Thank you all for understanding that I will never be able to write a book, or chase after the fleeting butterflies of whispered dreams, while also working full-time at a place that calls to me the way Autostraddle does. I will always put it first because I love it too much not to. Plus, I know for sure — like a bone-deep knowing — that this is the absolute perfect time for me to transition out of my role, and for Drew to step in and live out her own editorial dreams. She is so well-loved and so widely respected and there is no doubt that her time as an editor here is going to be one of renewed enthusiasm and energy.
This is not even close to the end of my writing career (I hope!). I’m really trying to publish a dang book of essays, I promise. Everyone always asks, and friends, I sure am working on it. In the meantime, your support of my newsletter would mean the absolute world to me. That’s where I’ll be twice a week for the foreseeable future as I figure out what the next phase of dreaming looks like for me. And, of course, you can find me on Twitter, Instagram, and Blue Sky.
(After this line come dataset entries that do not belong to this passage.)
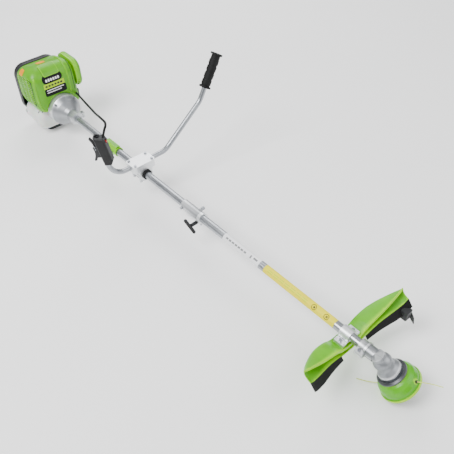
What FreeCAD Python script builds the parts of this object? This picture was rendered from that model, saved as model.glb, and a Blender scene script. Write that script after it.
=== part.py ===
"""Petrol string trimmer with a split shaft and an asymmetric handlebar.

Everything is modelled in a shaft frame first: X runs along the shaft from the engine to the
cutting head and is zero where the shaft tube leaves the clutch housing, Y points to the
operator's left, Z points up and is zero on the shaft's axis.  `save` then moves each piece to
the frame of the finished machine, whose origin lies on the floor under the engine stand.
Lengths are millimetres and angles are degrees.
"""
import FreeCAD, Part
import math
import os

V = FreeCAD.Vector
X = V(1, 0, 0)
Y = V(0, 1, 0)
Z = V(0, 0, 1)

# Shaft tube and drive shaft
TUBE_RADIUS = 13.0
TUBE_WALL = 1.5
DRIVE_SHAFT_RADIUS = 4.0
RUNNING_FIT = 0.05
SLIDE_FIT = 0.08
PART_GAP = 0.4
UPPER_TUBE_END = 688.0
TUBE_JOINT_GAP = 2.0
BUSH_LENGTH = 14.0
BUSH_POSITIONS = (200.0, 560.0)
LOWER_BUSH_POSITIONS = (900.0, 1240.0)
SHAFT_SOCKET_LENGTH = 30.0
SHAFT_SOCKET_RADIUS = 8.0

# Coupler
COUPLER_START = 666.0
COUPLER_END = 760.0
COUPLER_WALL = 4.0
CLAMP_SCREW_X = 741.0
CLAMP_SCREW_RADIUS = 3.0
KNOB_BAR_LENGTH = 56.0
KNOB_BAR_TURN = 24.0
LOCK_PIN_X = 722.0
LOCK_PIN_RADIUS = 3.0

# Engine
BORE = 40.0
STROKE = 34.0
CYLINDER_X = -172.0
ROD_LENGTH = 60.0
ROD_WIDTH = 9.0
CASE_RADIUS = 46.0
CASE_WALL = 7.0
CASE_FRONT = -124.0
CASE_REAR = -216.0
CASE_DECK = 50.0
CRANK_SHAFT_RADIUS = 7.5
BEARING_RADIUS = 17.5
BEARING_WIDTH = 10.0
WEB_RADIUS = 25.0
WEB_WIDTH = 10.0
FIN_RADIUS = 38.0
FIN_COUNT = 7
FIN_PITCH = 8.0
FLYWHEEL_RADIUS = 50.0
FLYWHEEL_WIDTH = 16.0
FLYWHEEL_FRONT = -102.0
BOLT_RADIUS = 2.5

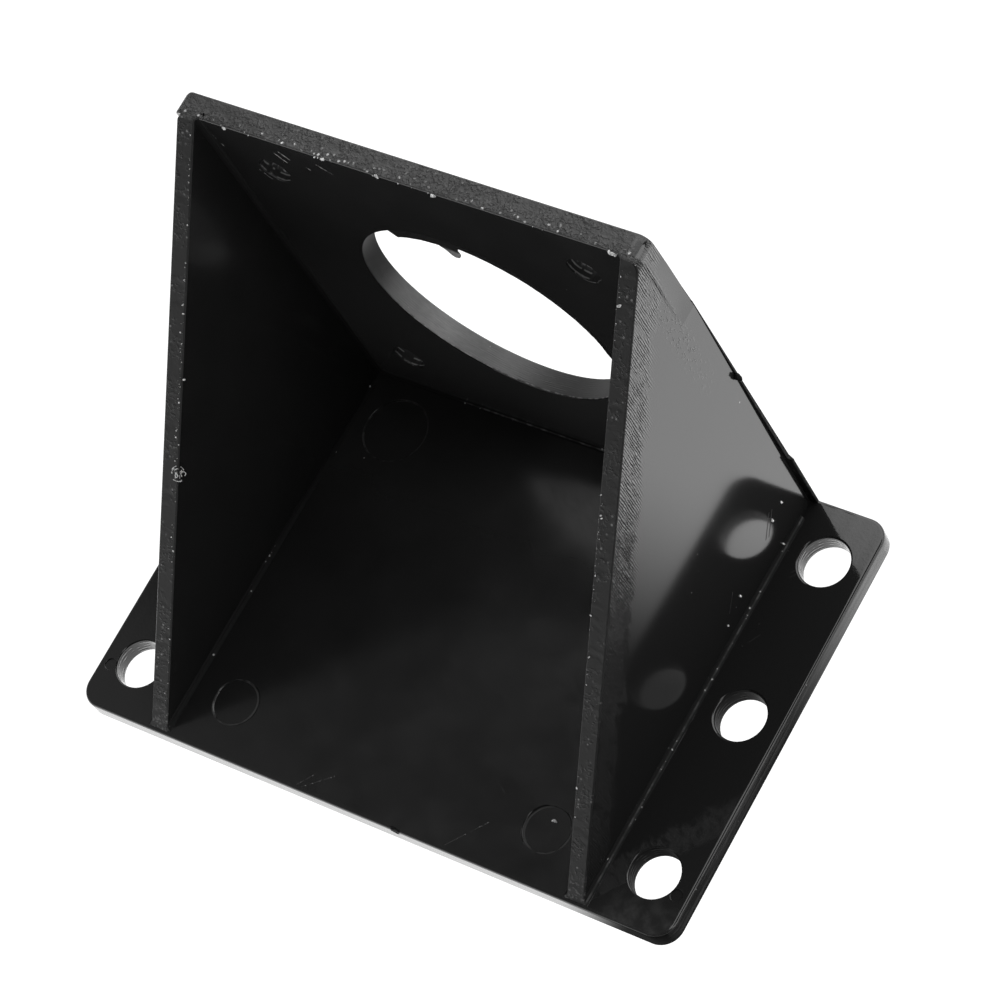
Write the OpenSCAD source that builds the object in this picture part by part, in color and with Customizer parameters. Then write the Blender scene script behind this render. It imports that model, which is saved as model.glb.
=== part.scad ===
// Motor mounting bracket, moulded in one piece: a flat base with two flanges for screws,
// two triangular gusset walls and an upright face plate that the motor is screwed to.
// X runs across the bracket, Y from the open front to the face plate, Z upwards.
// The origin is the centre of the base's underside.

/* [Motor] */
// Side of the square motor body
motor_w = 42.3; // [40:0.1:50]
// Gap on each side of the motor, where it meets the face plate
side_gap = 0.05; // [0:0.05:1]
// Gap between the motor and the floor of the pocket
floor_gap = 0.15; // [0:0.05:1]
// Distance from one motor screw to the next
screw_pitch = 31; // [24:0.5:34]
// Diameter of the motor screw holes
screw_hole_d = 3.2; // [2:0.1:5]
// Diameter of the hole for the round boss on the motor's face
bore_d = 24.6; // [18:0.1:34]

/* [Base] */
// Depth of the base from front to back
base_d = 40.9; // [34:0.1:60]
// Thickness of the base
base_t = 1.9; // [1.5:0.1:4]
// Width of each flange, from the front end of its wall to the base's side
flange_w = 8.36; // [7:0.01:14]
// Radius of the base's corners, seen from above
corner_r = 2; // [1:0.1:4]
// Radius of the base's upper rim
rim_r = 0.3; // [0.1:0.05:0.6]

/* [Flange holes] */
// Diameter of the screw holes in the flanges
flange_hole_d = 4.6; // [3:0.1:5.5]
// Distance from the centre of a hole to the side of the base
hole_from_side = 4; // [3.2:0.1:5.4]
// Distance from the centre of an outer hole to the front or back of the base
hole_from_end = 5.15; // [4:0.05:8]
// Number of holes in each flange
holes_per_flange = 3; // [2:1:4]

/* [Gusset walls] */
// Thickness of a wall at the front end of its foot
wall_t = 1.74; // [1.4:0.01:3]
// How much further out the inner face of a wall stands at the front than at the plate
pocket_flare = 0.2; // [0:0.05:0.6]
// How much further out the outer face of a wall stands at the plate than at the front
wall_flare = 0.43; // [0:0.01:0.8]
// How much the outer face of a wall leans in between its foot and its top
wall_lean = 0.57; // [0.1:0.01:0.8]
// Distance from the front of the base to the foot of the sloping edges
slope_setback = 0.35; // [0.35:0.05:3]
// Length of the level stretch at the top of a wall, in front of the face plate
slope_top = 0.25; // [0.1:0.05:3]
// Radius of the fillets in the inner corners
fillet_r = 0.4; // [0.2:0.05:0.8]

/* [Face plate] */
// Thickness of the face plate
plate_t = 2.15; // [1.6:0.05:4]
// Radius of the upper right corner
top_right_r = 1.1; // [0.6:0.1:3]
// Radius of the upper left corner
top_left_r = 0.6; // [0.5:0.1:3]
// Height of the plate's top, which the mould has set a little to the left
cap_h = 7.5; // [4:0.1:12]
// How far the right side of the top stands back from the wall
cap_inset = 0.35; // [0.1:0.05:0.5]
// How far the left side of the top stands proud of the wall
cap_proud = 0.5; // [0.1:0.05:0.8]
// Radius of the top's rear left edge, seen from above
cap_rear_r = 0.8; // [0.4:0.1:1.5]
// Thickness of the thin lip left by the mould along the plate's rear side edges
lip_t = 0.35; // [0.1:0.05:0.6]
// How far the lip sticks out beside the base
lip_foot_w = 0.7; // [0.4:0.05:1.5]
// Height of this wide foot of the lip
lip_foot_h = 7.1; // [3:0.1:12]
// How far the lip sticks out just above its foot
lip_w = 0.35; // [0.1:0.05:0.35]
// Height at which the lip runs out, above the base
lip_h = 34.6; // [15:0.1:38]

/* [Ejector pin marks] */
// Depth of the marks
mark_depth = 0.1; // [0.05:0.05:0.3]
// Diameter of the two front marks in the pocket
front_mark_d = 4.3; // [3:0.1:6]
// Diameter of the two rear marks in the pocket
rear_mark_d = 6.2; // [4:0.1:8]
// Distance from the centre of a pocket mark to the nearest wall
mark_from_wall = 4.6; // [4.2:0.1:8]
// Distance from the centre of a front mark to the front of the base
mark_from_front = 5.15; // [3.6:0.05:8]
// Distance from the centre of a rear mark to the face plate
mark_from_plate = 4.85; // [4.5:0.05:8]
// Diameter of the small mark beside the front hole of each flange
small_mark_d = 1.1; // [0.7:0.1:1.5]
// Distance from the centre of a small mark to the side of the base
small_mark_from_side = 1.25; // [1.2:0.05:2]
// Distance from the centre of a small mark to the front of the base
small_mark_from_front = 4.1; // [3:0.05:5]

/* [Hidden] */
$fn = 96;

// How far one solid reaches into the next, so that they join
joined = 0.2;
// Clearance of the walls' rounded front view around their leaning outer faces
outline_gap = 0.03;
// Length that reaches past the whole bracket
far = 4 * (motor_w + base_d + flange_w);

height = base_t + motor_w;
bore_z = base_t + floor_gap + motor_w / 2;

back_y = base_d / 2;
front_y = -base_d / 2;
plate_y = back_y - plate_t;
slope_foot_y = front_y + slope_setback;
slope_top_y = plate_y - slope_top;
wall_length = plate_y - slope_foot_y;
cap_z = height - cap_h;

// Half widths, all measured from the middle of the bracket
pocket_rear_x = motor_w / 2 + side_gap;
pocket_front_x = pocket_rear_x + pocket_flare;
wall_front_x = pocket_front_x + wall_t;
wall_rear_x = wall_front_x + wall_flare;
wall_top_x = wall_rear_x - wall_lean;
side_x = wall_front_x + flange_w;

inner_toe = atan(pocket_flare / wall_length);
outer_toe = atan(wall_flare / wall_length);
outer_lean = atan(wall_lean / motor_w);

first_hole_y = front_y + hole_from_end;
hole_step = (base_d - 2 * hole_from_end) / (holes_per_flange - 1);

module both_sides() {
    children();
    mirror([1, 0, 0]) children();
}

// Lays an outline drawn as (Y, Z) across the bracket, from x = from to x = to
module across(from, to) {
    translate([from, 0, 0])
        rotate([90, 0, 90])
            linear_extrude(height = to - from)
                children();
}

// Lays an outline drawn as (X, Z) along the bracket, from y = from to y = to
module along(from, to) {
    translate([0, to, 0])
        rotate([90, 0, 0])
            linear_extrude(height = to - from)
                children();
}

// Half of the base's section: a bar of half width w with a rounded upper rim
module rim_section(w) {
    square([w - rim_r, base_t]);
    square([w, base_t - rim_r]);
    translate([w - rim_r, base_t - rim_r]) circle(rim_r);
}

module bar_section(w) {
    rim_section(w);
    mirror([1, 0]) rim_section(w);
}

module base() {
    across(corner_r - side_x, side_x - corner_r) bar_section(base_d / 2);
    along(front_y + corner_r, back_y - corner_r) bar_section(side_x);
    for (x = [corner_r - side_x, side_x - corner_r])
        for (y = [front_y + corner_r, back_y - corner_r])
            translate([x, y, 0])
                rotate_extrude()
                    rim_section(corner_r);
}

// Side view of the walls and the plate below its top: a right triangle with its tip cut short
module gusset_outline() {
    polygon([
        [slope_foot_y, base_t - joined],
        [slope_foot_y, base_t],
        [slope_top_y, height],
        [plate_y + joined, height],
        [plate_y + joined, cap_z],
        [back_y, cap_z],
        [back_y, base_t - joined]
    ]);
}

// Right half of a front view with a leaning side and an upper corner of radius r
module half_outline(top_x, foot_x, r) {
    slant = (foot_x - top_x) / motor_w;
    tilt = atan(slant);
    arc_x = top_x + slant * r - r / cos(tilt);
    intersection() {
        union() {
            square([arc_x, height]);
            translate([arc_x, height - r])
                rotate(tilt) {
                    circle(r);
                    translate([-arc_x, -far]) square([arc_x + r, far]);
                }
        }
        translate([0, base_t - joined]) square(far);
    }
}

// Front view with sides that stand outside the wall faces by the two gaps
module front_outline(right_gap, left_gap) {
    half_outline(wall_top_x + right_gap, wall_rear_x + right_gap, top_right_r);
    mirror([1, 0]) half_outline(wall_top_x + left_gap, wall_rear_x + left_gap, top_left_r);
}

// Everything on the outer side of one wall's outer face
module outside_wall() {
    translate([wall_front_x, slope_foot_y, base_t])
        rotate([0, -outer_lean, -outer_toe])
            translate([0, -far / 2, -far / 2])
                cube(far);
}

// The space between the walls, down to the base
module pocket() {
    mouth_x = pocket_rear_x + pocket_flare * (wall_length + base_d) / wall_length;
    translate([0, 0, base_t])
        linear_extrude(height = far)
            polygon([
                [-pocket_rear_x, plate_y],
                [pocket_rear_x, plate_y],
                [mouth_x, plate_y - wall_length - base_d],
                [-mouth_x, plate_y - wall_length - base_d]
            ]);
}

// Walls and plate in one, as a solid wedge that the pocket is cut from
module wedge() {
    gap = outline_gap + wall_flare * plate_t / wall_length;
    difference() {
        intersection() {
            across(-side_x, side_x) gusset_outline();
            along(front_y, back_y) front_outline(gap, gap);
        }
        both_sides() outside_wall();
    }
}

// Top of the plate
module cap() {
    left_x = -wall_top_x - cap_proud;
    intersection() {
        along(plate_y, back_y)
            intersection() {
                front_outline(-cap_inset, cap_proud);
                translate([-far / 2, cap_z - joined]) square(far);
            }
        linear_extrude(height = far) {
            translate([left_x, plate_y - far]) square([far, far + plate_t - cap_rear_r]);
            translate([left_x + cap_rear_r, plate_y - far]) square([far, far + plate_t]);
            translate([left_x + cap_rear_r, back_y - cap_rear_r]) circle(cap_rear_r);
        }
    }
}

module walls_and_plate() {
    difference() {
        union() {
            wedge();
            cap();
        }
        pocket();
    }
}

// Thin lip along a rear side edge of the plate: a wide foot and a narrow strip that runs out upwards
module lip() {
    function side_x_at(h) = wall_rear_x - wall_lean * h / motor_w;
    shoulder_h = lip_foot_h + 2 * (lip_foot_w - lip_w);
    along(back_y - lip_t, back_y)
        polygon([
            [0, base_t - joined],
            [side_x_at(0) + lip_foot_w, base_t - joined],
            [side_x_at(lip_foot_h) + lip_foot_w, base_t + lip_foot_h],
            [side_x_at(shoulder_h) + lip_w, base_t + shoulder_h],
            [side_x_at(lip_h), base_t + lip_h],
            [0, base_t + lip_h]
        ]);
}

// Section of the fillet between a level floor and a face that leans back by the angle lean.
// The corner is at the origin, the floor runs along +X and the face goes up.
module fillet_section(lean) {
    arc_x = fillet_r * (1 - sin(lean)) / cos(lean);
    touch = [arc_x - fillet_r * cos(lean), fillet_r * (1 - sin(lean))];
    difference() {
        polygon([
            [-joined, -joined],
            [arc_x, -joined],
            [arc_x, fillet_r],
            touch,
            touch - [joined, 0]
        ]);
        translate([arc_x, fillet_r]) circle(fillet_r);
    }
}

// Fillets along the feet of the walls, cut off by the slope of the walls' edges
module foot_fillets() {
    intersection() {
        both_sides() {
            translate([pocket_rear_x, plate_y, base_t])
                rotate([0, 0, inner_toe])
                    along(-wall_length - joined, joined)
                        mirror([1, 0]) fillet_section(0);
            translate([wall_front_x, slope_foot_y, base_t])
                rotate([0, 0, -outer_toe])
                    along(-joined, wall_length + joined)
                        fillet_section(outer_lean);
        }
        across(-side_x, side_x) gusset_outline();
    }
}

module plate_fillets() {
    translate([0, plate_y, base_t])
        across(-pocket_rear_x - joined, pocket_rear_x + joined)
            mirror([1, 0]) fillet_section(0);
    intersection() {
        both_sides()
            translate([pocket_rear_x, plate_y, 0])
                linear_extrude(height = height)
                    rotate(180) fillet_section(inner_toe);
        across(-side_x, side_x) gusset_outline();
    }
}

module flange_holes() {
    for (x = [hole_from_side - side_x, side_x - hole_from_side])
        for (i = [0 : holes_per_flange - 1])
            translate([x, first_hole_y + i * hole_step, -joined])
                cylinder(d = flange_hole_d, h = base_t + 2 * joined);
}

// The large hole for the motor's boss and the four screw holes around it
module motor_holes() {
    translate([0, back_y + joined, bore_z])
        rotate([90, 0, 0]) {
            cylinder(d = bore_d, h = plate_t + 2 * joined);
            for (x = [-screw_pitch / 2, screw_pitch / 2])
                for (z = [-screw_pitch / 2, screw_pitch / 2])
                    translate([x, z, 0])
                        cylinder(d = screw_hole_d, h = plate_t + 2 * joined);
        }
}

module pin_mark(x, y, d) {
    translate([x, y, base_t - mark_depth])
        cylinder(d = d, h = mark_depth + joined);
}

module pin_marks() {
    mark_x = pocket_rear_x - mark_from_wall;
    for (x = [-mark_x, mark_x]) {
        pin_mark(x, front_y + mark_from_front, front_mark_d);
        pin_mark(x, plate_y - mark_from_plate, rear_mark_d);
    }
    for (x = [small_mark_from_side - side_x, side_x - small_mark_from_side])
        pin_mark(x, front_y + small_mark_from_front, small_mark_d);
}

module bracket() {
    color("#1b1b1c")
        difference() {
            union() {
                base();
                walls_and_plate();
                both_sides() lip();
                foot_fillets();
                plate_fillets();
            }
            flange_holes();
            motor_holes();
            pin_marks();
        }
}

bracket();
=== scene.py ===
# %% [markdown]
# # A moulded motor mounting bracket
#
# The real part is one piece of black, glossy plastic: a flat base with two flanges, two triangular
# gusset walls, and an upright face plate with a large round opening for the boss of a motor. The
# exact solid comes from the CAD side of the work. Here the piece gets what a mould, a cutter and
# some handling leave on it: rounded edges, a rough top, tool marks, scratches and white chips.

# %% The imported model
import math

import bmesh
import bpy
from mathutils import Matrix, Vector, noise


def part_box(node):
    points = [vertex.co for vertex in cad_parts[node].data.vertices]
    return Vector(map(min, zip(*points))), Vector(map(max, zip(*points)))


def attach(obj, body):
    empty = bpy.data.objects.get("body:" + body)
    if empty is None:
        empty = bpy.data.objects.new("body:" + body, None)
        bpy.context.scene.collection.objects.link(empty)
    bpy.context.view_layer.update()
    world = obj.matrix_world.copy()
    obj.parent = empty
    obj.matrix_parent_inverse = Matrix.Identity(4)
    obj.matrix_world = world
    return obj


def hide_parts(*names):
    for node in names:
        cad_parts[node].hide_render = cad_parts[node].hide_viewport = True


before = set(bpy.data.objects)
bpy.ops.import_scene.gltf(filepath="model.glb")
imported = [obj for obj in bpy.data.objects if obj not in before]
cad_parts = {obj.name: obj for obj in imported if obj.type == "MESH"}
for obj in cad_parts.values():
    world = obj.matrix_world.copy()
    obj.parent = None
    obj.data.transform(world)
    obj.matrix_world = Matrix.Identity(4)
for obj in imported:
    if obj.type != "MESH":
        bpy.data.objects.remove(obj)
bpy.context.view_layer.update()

MM = 0.001
scene = bpy.context.scene
low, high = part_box("bracket")
print("bracket from", [round(v / MM, 2) for v in low], "to", [round(v / MM, 2) for v in high], "mm")

# %% [markdown]
# ## The sizes that the finishes follow
#
# The looks are laid out in millimetres on the part, so the places of its main faces come first:
# the back, the top, the side, the base, the face plate, the round holes and the sloping edges.
# Both halves mirror each other, so one half's places serve for both.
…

The thing I love about Tim Riggins’ football send-off is, well, what human on earth can ever really say they left it all on the field? It is such a rare and impossible thing to look back at any time period in your life — even four quarters of some kind of sports matchup — and say, yes, I gave it literally everything I had. This is my last week at Autostraddle, and as I think over my time here, I firmly believe I could drop my cleats at the goal line with pride. Not every play went the way I hoped it would. Not every decision I made was the right one. But, man, I did some cool stuff with some awesome people, and I left all my sweat and blood and every bit of effort I could conjure on the field. I’m sad and excited and hopeful and proud. So proud. Mostly, though, I will remain forever grateful that you took this journey with me. Clear eyes, full hearts, thank you.